Selain itu, bisa dilihat dari pengelolaan keuangan daerah yang walaupun semakin baik, seperti yang ditunjukkan peningkatan opini Wajar Tanpa Pengecualian (WTP) di provinsi, kabupaten dan kota, namun berbanding  terbalik dengan banyaknya kepala daerah/wakil kepala daerah yang terjerat kasus hukum. Pada periode 2016-2018, terdapat kurang lebih 96 kepala daerah  yang bermasalah hukum, di mana kasus korupsi menjadi kasus yang paling banyak yaitu 43 kasus.
 
Berdasarkan hasil penelitian disertasinya, Hadi mengungkapkan semakin baik pembinaan dan pengawasan terhadap pemda akan semakin efektif pelaksanaan otonomi daerah.
 
“Semakin baik implementasi kebijaksanaan dan pembinaan dan pengawasan akan semakin efektif pelaksanaan otonomi daerah, dan sebaliknya,” katanya.
 
Hadi menyarankan diantaranya perlunya  menetapkan regulasi Permendagri tentang pembinaan dan pengawasan, baik bersifat tahunan maupun lima tahunan. Selain itu, perlu meningkatkan koordinasi Binwas dengan Kementerian dan Lembaga Non-Kementerian untuk menghilangkan ego sektoral.
 
“Saran lainnya meningkatkan peran Kemendagri dalam Binwas secara komprehensif dan terintegrasi,” pungkasnya.

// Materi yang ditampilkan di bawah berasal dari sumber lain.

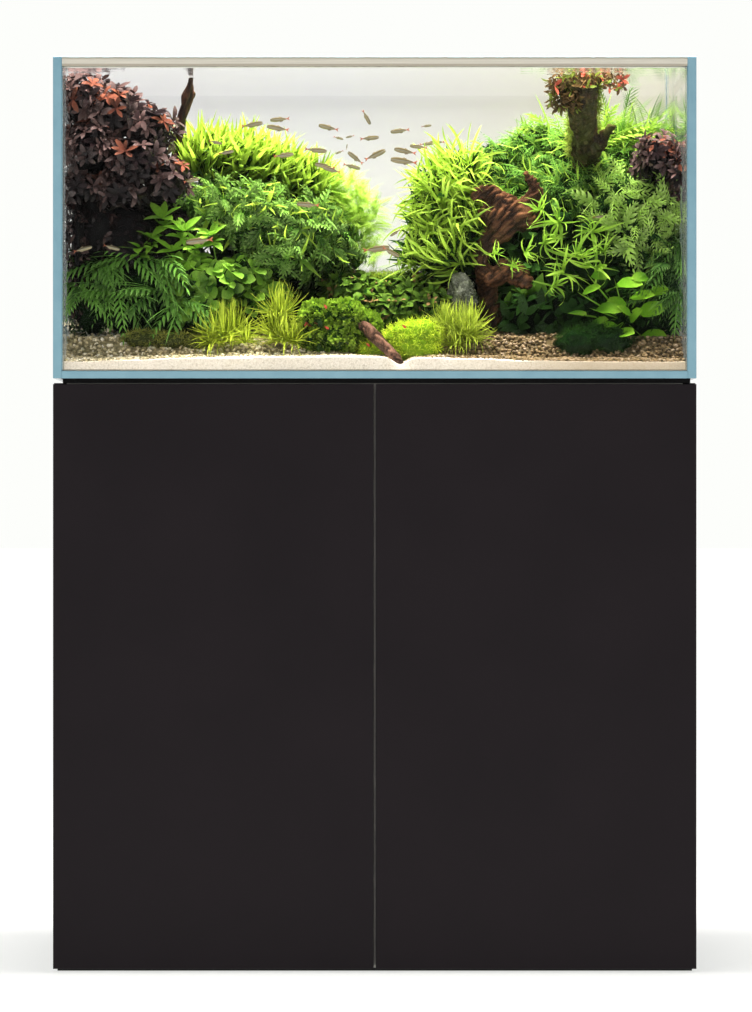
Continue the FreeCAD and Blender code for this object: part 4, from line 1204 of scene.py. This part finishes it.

Dalam sidang promosi doktor tersebut dihadiri Menteri Dalam Negeri (Mendagri) Tjahjo Kumolo, Prof. Dr. Bahrullah Akbar, MBA, CIPM selaku anggota Tim Penguji yang juga Wakil ketua BPK RI, Ahmad Muqowom selaku Wakil Ketua DPD RI, dan sejumlah pejabat di Kemendagri.